Aim: Repeat exactly the lines between and including those that contain "for node in" and "number that changes". Output no other line.

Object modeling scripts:

-- BEGIN --

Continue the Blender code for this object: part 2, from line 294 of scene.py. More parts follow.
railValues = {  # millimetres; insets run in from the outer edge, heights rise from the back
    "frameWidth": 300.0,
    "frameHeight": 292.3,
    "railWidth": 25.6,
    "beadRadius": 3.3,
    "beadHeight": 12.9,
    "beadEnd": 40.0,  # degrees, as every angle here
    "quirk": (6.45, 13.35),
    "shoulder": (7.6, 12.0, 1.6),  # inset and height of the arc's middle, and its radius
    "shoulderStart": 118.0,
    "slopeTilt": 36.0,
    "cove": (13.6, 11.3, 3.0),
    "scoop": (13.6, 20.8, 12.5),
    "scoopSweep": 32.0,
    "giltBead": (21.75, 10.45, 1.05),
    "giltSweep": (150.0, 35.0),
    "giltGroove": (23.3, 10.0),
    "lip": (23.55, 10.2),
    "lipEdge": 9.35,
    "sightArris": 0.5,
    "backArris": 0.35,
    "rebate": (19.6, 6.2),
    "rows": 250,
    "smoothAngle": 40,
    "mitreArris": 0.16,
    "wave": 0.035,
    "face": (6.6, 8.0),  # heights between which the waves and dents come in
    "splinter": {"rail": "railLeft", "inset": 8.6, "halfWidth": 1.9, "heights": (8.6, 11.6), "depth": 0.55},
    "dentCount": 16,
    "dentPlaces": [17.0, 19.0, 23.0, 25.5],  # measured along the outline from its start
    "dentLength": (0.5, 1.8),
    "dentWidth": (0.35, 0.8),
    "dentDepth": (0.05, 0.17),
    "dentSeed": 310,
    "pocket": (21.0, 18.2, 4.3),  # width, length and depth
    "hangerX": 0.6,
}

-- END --
-- BEGIN --

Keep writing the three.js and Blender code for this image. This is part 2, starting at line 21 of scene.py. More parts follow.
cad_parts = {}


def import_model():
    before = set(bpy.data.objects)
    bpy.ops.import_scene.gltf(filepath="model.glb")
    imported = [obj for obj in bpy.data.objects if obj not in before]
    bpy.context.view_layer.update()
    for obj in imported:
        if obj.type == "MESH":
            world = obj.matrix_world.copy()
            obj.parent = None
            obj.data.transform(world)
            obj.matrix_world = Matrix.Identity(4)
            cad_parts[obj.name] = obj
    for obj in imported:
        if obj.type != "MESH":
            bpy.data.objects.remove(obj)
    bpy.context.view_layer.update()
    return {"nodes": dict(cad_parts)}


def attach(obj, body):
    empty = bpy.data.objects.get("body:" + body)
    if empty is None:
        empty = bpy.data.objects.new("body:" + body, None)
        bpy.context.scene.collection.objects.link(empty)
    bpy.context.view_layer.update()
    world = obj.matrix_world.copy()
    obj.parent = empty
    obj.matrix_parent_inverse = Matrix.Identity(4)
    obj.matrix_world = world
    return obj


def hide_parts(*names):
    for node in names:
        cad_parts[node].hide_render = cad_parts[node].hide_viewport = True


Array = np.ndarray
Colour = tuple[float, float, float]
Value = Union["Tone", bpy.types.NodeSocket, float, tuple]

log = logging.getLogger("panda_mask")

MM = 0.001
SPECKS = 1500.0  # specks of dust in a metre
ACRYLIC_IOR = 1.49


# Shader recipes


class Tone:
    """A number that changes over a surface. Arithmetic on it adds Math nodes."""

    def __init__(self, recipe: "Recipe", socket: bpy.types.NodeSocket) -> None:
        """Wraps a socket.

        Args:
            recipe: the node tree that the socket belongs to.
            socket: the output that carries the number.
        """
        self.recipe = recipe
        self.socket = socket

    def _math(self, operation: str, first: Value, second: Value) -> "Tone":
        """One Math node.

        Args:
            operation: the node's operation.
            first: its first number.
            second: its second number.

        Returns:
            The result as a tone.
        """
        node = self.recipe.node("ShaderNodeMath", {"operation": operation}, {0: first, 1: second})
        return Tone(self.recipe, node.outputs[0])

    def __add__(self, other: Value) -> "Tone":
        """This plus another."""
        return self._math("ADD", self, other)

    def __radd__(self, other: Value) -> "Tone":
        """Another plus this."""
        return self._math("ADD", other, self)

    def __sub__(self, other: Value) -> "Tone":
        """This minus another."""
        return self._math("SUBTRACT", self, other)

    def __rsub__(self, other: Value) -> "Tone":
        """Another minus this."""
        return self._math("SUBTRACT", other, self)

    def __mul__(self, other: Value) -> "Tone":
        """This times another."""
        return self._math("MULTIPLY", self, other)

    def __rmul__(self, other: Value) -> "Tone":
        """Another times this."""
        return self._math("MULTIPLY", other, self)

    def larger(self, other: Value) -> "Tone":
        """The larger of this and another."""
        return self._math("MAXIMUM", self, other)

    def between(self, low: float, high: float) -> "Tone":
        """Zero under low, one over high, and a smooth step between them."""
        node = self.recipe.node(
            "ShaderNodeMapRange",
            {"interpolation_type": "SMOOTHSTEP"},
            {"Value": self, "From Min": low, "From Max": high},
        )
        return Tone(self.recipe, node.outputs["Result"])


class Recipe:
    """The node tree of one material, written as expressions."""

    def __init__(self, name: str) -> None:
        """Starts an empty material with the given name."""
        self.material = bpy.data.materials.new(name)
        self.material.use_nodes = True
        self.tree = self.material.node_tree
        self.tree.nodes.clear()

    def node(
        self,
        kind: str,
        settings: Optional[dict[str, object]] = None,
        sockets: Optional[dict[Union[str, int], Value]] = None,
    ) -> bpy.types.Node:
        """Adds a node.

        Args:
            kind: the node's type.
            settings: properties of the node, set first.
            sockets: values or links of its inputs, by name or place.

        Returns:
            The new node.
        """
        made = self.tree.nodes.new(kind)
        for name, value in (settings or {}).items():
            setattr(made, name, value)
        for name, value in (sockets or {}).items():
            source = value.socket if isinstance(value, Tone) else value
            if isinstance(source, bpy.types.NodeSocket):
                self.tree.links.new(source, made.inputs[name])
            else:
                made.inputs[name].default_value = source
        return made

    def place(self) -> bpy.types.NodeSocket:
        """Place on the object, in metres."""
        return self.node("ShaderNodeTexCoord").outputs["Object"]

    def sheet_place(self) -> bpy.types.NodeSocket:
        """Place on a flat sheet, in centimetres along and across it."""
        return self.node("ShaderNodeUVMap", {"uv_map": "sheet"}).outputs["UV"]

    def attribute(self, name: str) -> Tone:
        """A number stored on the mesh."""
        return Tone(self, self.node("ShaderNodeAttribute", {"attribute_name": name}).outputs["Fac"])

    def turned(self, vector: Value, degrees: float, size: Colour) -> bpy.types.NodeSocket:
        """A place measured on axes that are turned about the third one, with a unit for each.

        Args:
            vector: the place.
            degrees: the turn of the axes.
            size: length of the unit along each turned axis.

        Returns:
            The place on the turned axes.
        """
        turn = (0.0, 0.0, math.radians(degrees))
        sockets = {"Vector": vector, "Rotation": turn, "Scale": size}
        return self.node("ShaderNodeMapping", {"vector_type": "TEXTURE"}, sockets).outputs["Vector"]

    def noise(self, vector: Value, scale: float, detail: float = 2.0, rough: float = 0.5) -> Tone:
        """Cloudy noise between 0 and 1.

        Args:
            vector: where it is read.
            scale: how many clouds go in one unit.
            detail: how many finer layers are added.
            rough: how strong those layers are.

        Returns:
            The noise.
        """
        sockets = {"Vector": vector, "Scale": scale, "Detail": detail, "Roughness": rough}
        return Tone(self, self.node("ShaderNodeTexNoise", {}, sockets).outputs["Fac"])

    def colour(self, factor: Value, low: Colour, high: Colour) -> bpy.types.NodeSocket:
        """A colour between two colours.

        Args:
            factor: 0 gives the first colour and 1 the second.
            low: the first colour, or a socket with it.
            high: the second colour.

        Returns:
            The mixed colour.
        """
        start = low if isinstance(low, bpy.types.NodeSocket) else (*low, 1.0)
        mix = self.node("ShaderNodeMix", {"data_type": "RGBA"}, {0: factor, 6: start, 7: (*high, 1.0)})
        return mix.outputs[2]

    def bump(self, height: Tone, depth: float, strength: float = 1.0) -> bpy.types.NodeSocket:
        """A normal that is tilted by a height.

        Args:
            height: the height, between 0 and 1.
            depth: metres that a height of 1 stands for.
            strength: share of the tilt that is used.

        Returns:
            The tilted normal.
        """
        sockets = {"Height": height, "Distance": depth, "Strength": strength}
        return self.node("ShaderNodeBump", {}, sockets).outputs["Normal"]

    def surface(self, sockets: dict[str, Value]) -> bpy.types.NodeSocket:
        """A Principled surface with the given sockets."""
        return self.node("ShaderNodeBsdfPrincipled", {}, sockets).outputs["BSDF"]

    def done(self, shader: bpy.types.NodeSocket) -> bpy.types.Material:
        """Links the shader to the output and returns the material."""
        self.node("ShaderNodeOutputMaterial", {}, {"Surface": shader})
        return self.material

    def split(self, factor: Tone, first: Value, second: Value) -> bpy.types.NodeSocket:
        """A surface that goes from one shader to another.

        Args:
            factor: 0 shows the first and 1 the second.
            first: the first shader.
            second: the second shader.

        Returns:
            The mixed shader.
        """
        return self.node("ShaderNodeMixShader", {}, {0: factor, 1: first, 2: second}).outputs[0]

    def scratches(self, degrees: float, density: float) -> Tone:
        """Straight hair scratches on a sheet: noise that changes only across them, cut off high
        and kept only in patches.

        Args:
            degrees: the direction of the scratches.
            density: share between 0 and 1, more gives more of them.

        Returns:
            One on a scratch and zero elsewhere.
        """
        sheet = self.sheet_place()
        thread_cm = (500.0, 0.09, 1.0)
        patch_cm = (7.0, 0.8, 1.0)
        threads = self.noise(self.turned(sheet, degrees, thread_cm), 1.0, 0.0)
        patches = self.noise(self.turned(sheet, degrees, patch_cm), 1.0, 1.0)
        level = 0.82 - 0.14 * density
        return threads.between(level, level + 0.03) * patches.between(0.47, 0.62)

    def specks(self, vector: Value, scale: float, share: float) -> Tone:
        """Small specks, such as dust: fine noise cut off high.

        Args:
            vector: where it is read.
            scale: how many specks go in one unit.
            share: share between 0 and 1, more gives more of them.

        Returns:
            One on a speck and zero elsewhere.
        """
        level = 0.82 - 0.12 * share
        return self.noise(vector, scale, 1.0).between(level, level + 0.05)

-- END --

Answer to the exercise:
    for node in names:
        cad_parts[node].hide_render = cad_parts[node].hide_viewport = True


Array = np.ndarray
Colour = tuple[float, float, float]
Value = Union["Tone", bpy.types.NodeSocket, float, tuple]

log = logging.getLogger("panda_mask")

MM = 0.001
SPECKS = 1500.0  # specks of dust in a metre
ACRYLIC_IOR = 1.49


# Shader recipes


class Tone:
    """A number that changes over a surface. Arithmetic on it adds Math nodes."""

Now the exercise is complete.